PROBLEM TO WORK ON
Using the listing below, extract each line that has the word "from" in it.

INFORMATION PROVIDED

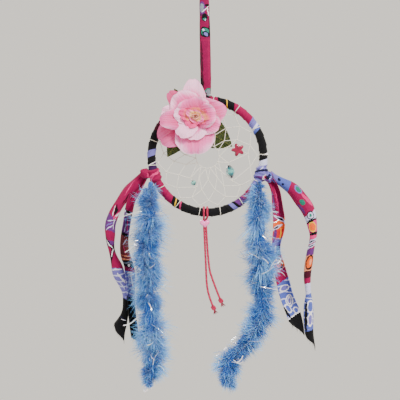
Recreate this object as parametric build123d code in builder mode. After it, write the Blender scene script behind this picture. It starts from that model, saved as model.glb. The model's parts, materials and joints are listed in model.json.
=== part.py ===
from build123d import *

import math
import os

# Dream catcher: a cloth-wound hoop with a beaded thread web, a silk flower, two down boas,
# four cloth tails and a corded tassel, hanging from a nail by a cloth strap.
# Origin: centre of the hanging eye, where the nail goes. +Z up, +X right, the front faces -Y.

# ---- Driving dimensions, millimetres ----
GAP = 0.3  # between pieces that move past each other

EYE_RADIUS = 7.0
EYE_BAND = 1.4
EYE_WIDTH = 8.0
HANGER_KNOT_SIZE = (6.5, 5.5)  # half height, radius

STRAP_WIDTH = 10.0
STRAP_DEPTH = 4.4
STRAP_TOP = -17.5

HOOP_RADIUS = 56.0  # to the middle of the wound tube
HOOP_Z = -181.5
CORE_RADIUS = 1.8
WRAP_RADIUS = 4.5
STRAP_TURN_RADIUS = 5.9
STRAP_TURN_ARC = 10.0  # degrees of hoop

THREAD_RADIUS = 0.35
HITCH_RADIUS, HITCH_TURN_RADIUS = 0.4, 5.0
WEB_KNOT_RADIUS = 0.8
HITCH_ANGLES = [0, 28, 56, 82, 110, 136, 162, 187, 212, 236, 260, 281, 305, 331]
WEB_RADII = [44.0, 34.0, 23.0, 12.0]
BEAD_HOLE = 0.7
# Each bead on the web: centre from the hoop's centre (x, z), and the way its hole points outwards.
STAR_PLACE, STAR_HOLE_ANGLE = (30.5, 6.0), -21.8
DROP_PLACE, DROP_HOLE_ANGLE = (22.5, -15.5), -77.3
SMALL_PLACE, SMALL_HOLE_ANGLE = (-14.5, -26.0), -56.6
STAR_TIP, STAR_VALLEY, STAR_DEPTH = 6.3, 4.2, 4.0
DROP_LENGTH, DROP_RADIUS, DROP_SIDES = 13.0, 4.3, 8
SMALL_LENGTH, SMALL_RADIUS, SMALL_SIDES = 5.4, 3.0, 6

FLOWER_X, FLOWER_Z = -16.5, -144.0
STEM_RADIUS = 1.0
STEM_BACK, STEM_FRONT = -2.6, 14.4  # forward of the web
PETAL_CLOTH = 1.0
CALYX_RADIUS = 6.0
LEAF_CLOTH = 0.4
GLUE_ANGLE, GLUE_RADIUS = 116, 6.0

TIE_RADIUS = 6.5
TIE_ARC = 13.0
LEFT_TIE_ANGLE, RIGHT_TIE_ANGLE = 198, 341
LEFT_KNOT, RIGHT_KNOT = (-62.5, -197.5), (60.5, -203.0)
KNOT_SIZE = (6.5, 5.0)

TAIL_CLOTH = 1.6
OUTER_TAIL_Y, INNER_TAIL_Y = 2.0, 7.0  # front face of each tail's own layer

STRING_RADIUS = 1.0
DOWN_RADIUS = 12.0
DOWN_END_ROUND = 9.0
TINSEL_WIDTH, TINSEL_FILM, TINSEL_LENGTH = 1.4, 0.4, 27.0

TASSEL_X = -2.95
TASSEL_CORD_RADIUS = 1.0
TASSEL_STRAND_GAP = 3.8  # between the two strands where they cross the hoop
TASSEL_TURN_RADIUS = 5.9
TASSEL_LEAN = 1.8  # degrees
TASSEL_KNOT_SIZE = (3.3, 2.7)
HEART_WIDTH, HEART_DEPTH, HEART_HOLE = 10.3, 7.0, 2.3
HEART_PLACE = (-3.9, -248.8)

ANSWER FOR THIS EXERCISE
Recreate this object as parametric build123d code in builder mode. After it, write the Blender scene script behind this picture. It starts from that model, saved as model.glb. The model's parts, materials and joints are listed in model.json.
from build123d import *
# four cloth tails and a corded tassel, hanging from a nail by a cloth strap.
# Each bead on the web: centre from the hoop's centre (x, z), and the way its hole points outwards.